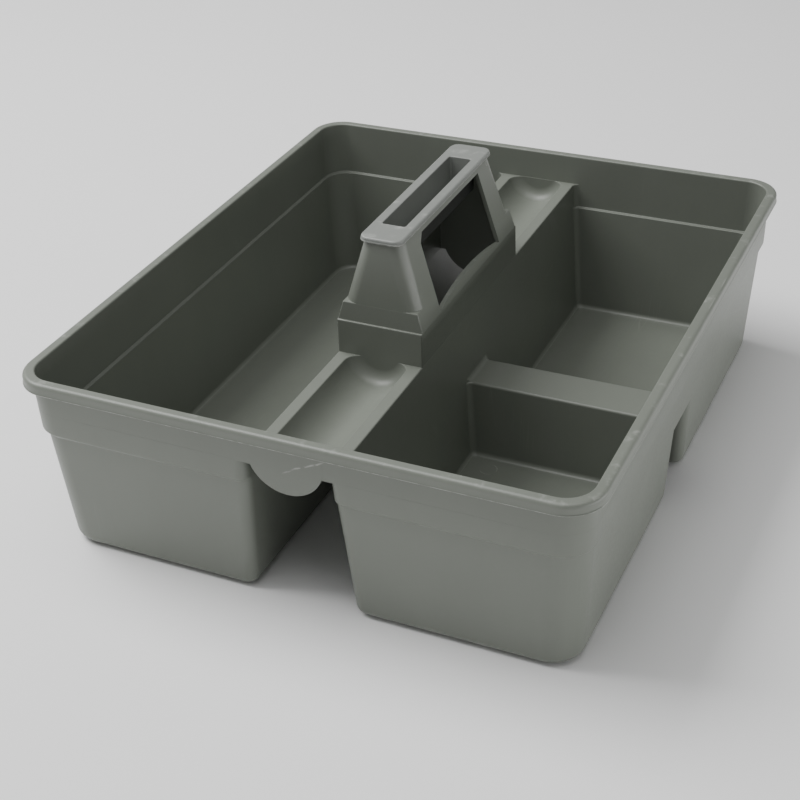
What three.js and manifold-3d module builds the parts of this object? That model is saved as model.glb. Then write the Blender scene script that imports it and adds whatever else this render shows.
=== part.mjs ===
// Tool storage caddy: an open plastic carry tray with a full-length bin on the left, two bins on
// the right, a raised spine between them and a hollow handle column with an open-topped grip.
// Millimetres, +Z up, +Y towards the back. The origin is on the ground under the tray's middle.

import * as THREE from 'three';
import { mergeVertices } from 'three/addons/utils/BufferGeometryUtils.js';
import Module from 'manifold-3d';

const wasm = await Module();
wasm.setup();

// ---- Driving dimensions -------------------------------------------------------------------

// Overall
const TRAY_WIDTH = 344; // along X, over the rim
const TRAY_LENGTH = 400; // along Y, over the rim
const RIM_HEIGHT = 117.5; // top of the rim
const HANDLE_HEIGHT = 172; // top of the grip

// Moulding
const WALL = 2.5;
const FLOOR = 3;
const UPPER_DRAFT = 1.5; // degrees, rim band
const LOWER_DRAFT = 3.5; // degrees, the bins' outer walls
const INNER_DRAFT = 4.2; // degrees, the bins' walls at the spine and the bridge
const SEAM = 0.3; // gap kept between neighbouring nodes

// Rim
const RIM_OVERHANG = 4.6; // rim edge to the outer face of the wall below it
const RIM_SHOULDER = 3; // radius of the rim's top outer edge
const LIP_DROP = 7; // height of the turned-down lip
const LIP_WALL = 2.2;
const RIM_CORNER = 22; // plan radius of the rim's corners
const WALL_CORNER = 18.5; // plan radius of the outer walls' corners

// Step in the walls
const STEP_HEIGHT = 80;
const STEP_DEPTH = 2;
const STEP_SLOPE = 3.5; // height over which the outer face steps in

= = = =

Write out each line of the data above again, exactly as given.

◆ Finished task
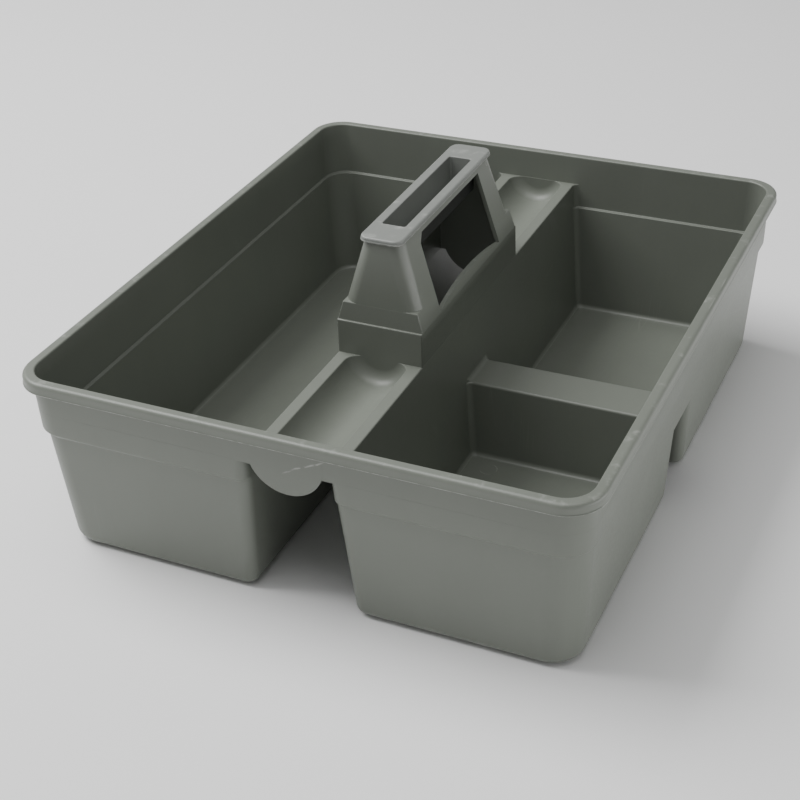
What three.js and manifold-3d module builds the parts of this object? That model is saved as model.glb. Then write the Blender scene script that imports it and adds whatever else this render shows.
=== part.mjs ===
// Tool storage caddy: an open plastic carry tray with a full-length bin on the left, two bins on
// the right, a raised spine between them and a hollow handle column with an open-topped grip.
// Millimetres, +Z up, +Y towards the back. The origin is on the ground under the tray's middle.

import * as THREE from 'three';
import { mergeVertices } from 'three/addons/utils/BufferGeometryUtils.js';
import Module from 'manifold-3d';

const wasm = await Module();
wasm.setup();

// ---- Driving dimensions -------------------------------------------------------------------

// Overall
const TRAY_WIDTH = 344; // along X, over the rim
const TRAY_LENGTH = 400; // along Y, over the rim
const RIM_HEIGHT = 117.5; // top of the rim
const HANDLE_HEIGHT = 172; // top of the grip

// Moulding
const WALL = 2.5;
const FLOOR = 3;
const UPPER_DRAFT = 1.5; // degrees, rim band
const LOWER_DRAFT = 3.5; // degrees, the bins' outer walls
const INNER_DRAFT = 4.2; // degrees, the bins' walls at the spine and the bridge
const SEAM = 0.3; // gap kept between neighbouring nodes

// Rim
const RIM_OVERHANG = 4.6; // rim edge to the outer face of the wall below it
const RIM_SHOULDER = 3; // radius of the rim's top outer edge
const LIP_DROP = 7; // height of the turned-down lip
const LIP_WALL = 2.2;
const RIM_CORNER = 22; // plan radius of the rim's corners
const WALL_CORNER = 18.5; // plan radius of the outer walls' corners

// Step in the walls
const STEP_HEIGHT = 80;
const STEP_DEPTH = 2;
const STEP_SLOPE = 3.5; // height over which the outer face steps in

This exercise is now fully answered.